His world travel started in the days when multi-day boat journeys, propeller driven planes and locals with dug-out canoes were the norm. In these days of long-haul jets and global communications, where an appropriately large bank balance will get you pretty well anywhere pretty fast, it is perhaps difficult to imagine quite what these days were like. Maybe, just maybe, this was the golden age of travel - when everywhere was just about accessible, but only to those who really put in the effort. When the act of travel itself, at least outside of Western developed nations, was an adventure in and of itself. He travelled, by necessity, not because it looked good for television, by boat up rarely navigated rivers, on foot through unexplored tracts of rain forest, on horseback through wetlands in South America where vehicular transport was untenable - the list goes on and on. 

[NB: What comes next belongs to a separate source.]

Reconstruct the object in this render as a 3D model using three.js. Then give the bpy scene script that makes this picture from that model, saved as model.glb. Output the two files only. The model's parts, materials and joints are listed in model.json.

Nor was he merely a generic presenter reading someone else's script as seems to be the case so often nowadays. In fact he started his television career as a producer and director without appearing in the finished product. He studied Zoology and Paleantology at Cambridge, and at one point started to study part-time (alongside his work with the BBC) for a degree in Anthropology (this was interrupted by an administrative shake up which saw him promoted within the BBC). His main roles in front of the camera, for which he became a household name, were to come later and, its not an exaggeration to say, were to change the way natural history films were made.

He has been widely recognised for this work with, among other accolades, a Knighthood, too many honourary degrees to count and other industry awards in television, education and conservation, not to mention myriad newly discovered species named after him.   

However, he concludes his account with a description of why he continued, and indeed still continues, to produce these films and have these adventures:

"...I know of no pleasure deeper than that which comes from 
contemplating the natural world and trying to understand it."

I couldn't agree more and heartily recommend you live some adventures, and explore the natural world through the eyes of Sir Attenborough by reading 'Life on Air'.